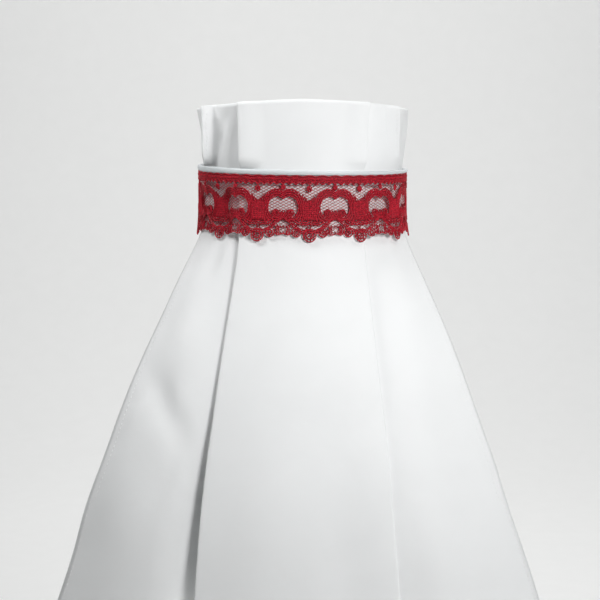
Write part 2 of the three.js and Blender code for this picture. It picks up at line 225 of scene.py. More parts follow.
def on_lace(points):
    """Where points of the lace lie. Each is how far along, how far below the top edge, and how far out."""
    along, below, out = np.asarray(points, float).reshape(-1, 3).T
    angle = np.interp(along, LACE_LENGTHS, LACE_ANGLES)
    low = np.maximum(0, 2 * below / LACE_WIDTH - 1)
    # the free edge lifts a little off the recessed right wing, and lies a little in waves
    lift = 0.9 * np.exp(-(((angle - 50) / 9) ** 2)) + 0.22 * np.sin(along / REPEAT * 2 * math.pi * 1.5)
    flare = (lace_flare(angle) + lift) * low**2
    return round_neck(angle, lace_grow(angle, below) + flare + out, lace_top(angle) - below)


def level_at(z):
    """The front's measures at one height, eased between the table's rows."""
    rows = LEVELS[:, 0]
    k = int(np.clip(np.searchsorted(rows, z) - 1, 0, len(rows) - 2))
    slopes = np.gradient(LEVELS, rows, axis=0)
    span = rows[k + 1] - rows[k]
    t = (z - rows[k]) / span
    a, b = LEVELS[k], LEVELS[k + 1]
    u, v = slopes[k] * span, slopes[k + 1] * span
    curve = (2 * t**3 - 3 * t**2 + 1) * a + (t**3 - 2 * t**2 + t) * u
    return curve + (3 * t**2 - 2 * t**3) * b + (t**3 - t**2) * v


def dent_at(x, z):
    """How deep the front's cloth is dented."""
    total = np.zeros(np.broadcast(x, z).shape)
    for dent_x, dent_z, along, across, lean, depth in DENTS:
        turn = math.radians(lean)
        dx, dz = x - dent_x, z - dent_z
        far = (dz * math.cos(turn) - dx * math.sin(turn)) / along
        wide = (dx * math.cos(turn) + dz * math.sin(turn)) / across
        total += depth * np.exp(-(far**2) - wide**2)
    return total


def side_stops(fold, end, underlap, sink, groove, proud):
    """One side of the cloth from the middle outwards, as places along the arc and depths below the panel."""
    r = FOLD_RADIUS
    deep, spread = groove
    inner = fold - underlap
    turns = np.linspace(0, math.pi, 8)[1:-1]
    panel = np.linspace(0, fold - r, 27)[1:]
    back = np.linspace(fold - r, inner, 7)
    under = np.linspace(inner, fold, 9)[:-1]
    wing = fold + (end - fold) * np.linspace(0, 1, 33) ** 1.25
    along = [panel, fold - r + r * np.sin(turns), back, inner - r * np.sin(turns), under, wing]
    opened = deep * np.exp(-(((wing - fold) / spread) ** 2))
    laid = lerp(PLEAT_DEPTH, sink, smooth(wing, fold, min(fold + WING_RISE, end)))
    depth = [-proud * smooth(panel, inner, fold - r), r - r * np.cos(turns) - proud]
    depth += [2 * r - proud * smooth(back, inner, fold - r), 3 * r - r * np.cos(turns)]
    depth += [PLEAT_DEPTH + deep * smooth(under, inner, fold), laid + opened]
    return np.concatenate(along), np.concatenate(depth)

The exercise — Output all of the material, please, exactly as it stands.

Correct output —
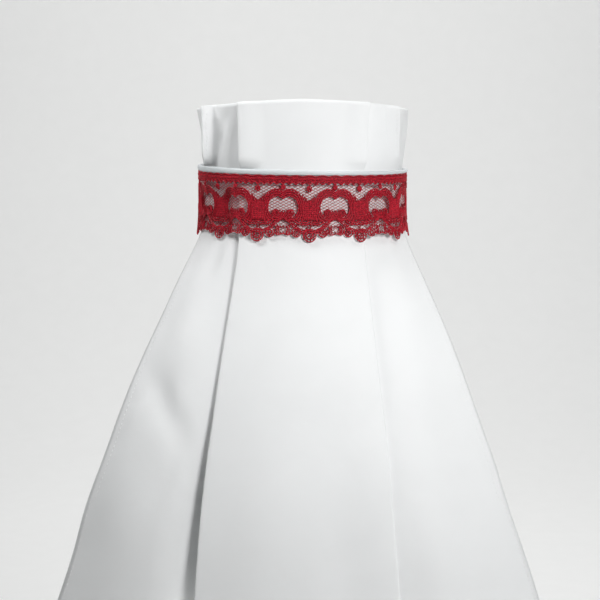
Write part 2 of the three.js and Blender code for this picture. It picks up at line 225 of scene.py. More parts follow.
def on_lace(points):
    """Where points of the lace lie. Each is how far along, how far below the top edge, and how far out."""
    along, below, out = np.asarray(points, float).reshape(-1, 3).T
    angle = np.interp(along, LACE_LENGTHS, LACE_ANGLES)
    low = np.maximum(0, 2 * below / LACE_WIDTH - 1)
    # the free edge lifts a little off the recessed right wing, and lies a little in waves
    lift = 0.9 * np.exp(-(((angle - 50) / 9) ** 2)) + 0.22 * np.sin(along / REPEAT * 2 * math.pi * 1.5)
    flare = (lace_flare(angle) + lift) * low**2
    return round_neck(angle, lace_grow(angle, below) + flare + out, lace_top(angle) - below)


def level_at(z):
    """The front's measures at one height, eased between the table's rows."""
    rows = LEVELS[:, 0]
    k = int(np.clip(np.searchsorted(rows, z) - 1, 0, len(rows) - 2))
    slopes = np.gradient(LEVELS, rows, axis=0)
    span = rows[k + 1] - rows[k]
    t = (z - rows[k]) / span
    a, b = LEVELS[k], LEVELS[k + 1]
    u, v = slopes[k] * span, slopes[k + 1] * span
    curve = (2 * t**3 - 3 * t**2 + 1) * a + (t**3 - 2 * t**2 + t) * u
    return curve + (3 * t**2 - 2 * t**3) * b + (t**3 - t**2) * v


def dent_at(x, z):
    """How deep the front's cloth is dented."""
    total = np.zeros(np.broadcast(x, z).shape)
    for dent_x, dent_z, along, across, lean, depth in DENTS:
        turn = math.radians(lean)
        dx, dz = x - dent_x, z - dent_z
        far = (dz * math.cos(turn) - dx * math.sin(turn)) / along
        wide = (dx * math.cos(turn) + dz * math.sin(turn)) / across
        total += depth * np.exp(-(far**2) - wide**2)
    return total


def side_stops(fold, end, underlap, sink, groove, proud):
    """One side of the cloth from the middle outwards, as places along the arc and depths below the panel."""
    r = FOLD_RADIUS
    deep, spread = groove
    inner = fold - underlap
    turns = np.linspace(0, math.pi, 8)[1:-1]
    panel = np.linspace(0, fold - r, 27)[1:]
    back = np.linspace(fold - r, inner, 7)
    under = np.linspace(inner, fold, 9)[:-1]
    wing = fold + (end - fold) * np.linspace(0, 1, 33) ** 1.25
    along = [panel, fold - r + r * np.sin(turns), back, inner - r * np.sin(turns), under, wing]
    opened = deep * np.exp(-(((wing - fold) / spread) ** 2))
    laid = lerp(PLEAT_DEPTH, sink, smooth(wing, fold, min(fold + WING_RISE, end)))
    depth = [-proud * smooth(panel, inner, fold - r), r - r * np.cos(turns) - proud]
    depth += [2 * r - proud * smooth(back, inner, fold - r), 3 * r - r * np.cos(turns)]
    depth += [PLEAT_DEPTH + deep * smooth(under, inner, fold), laid + opened]
    return np.concatenate(along), np.concatenate(depth)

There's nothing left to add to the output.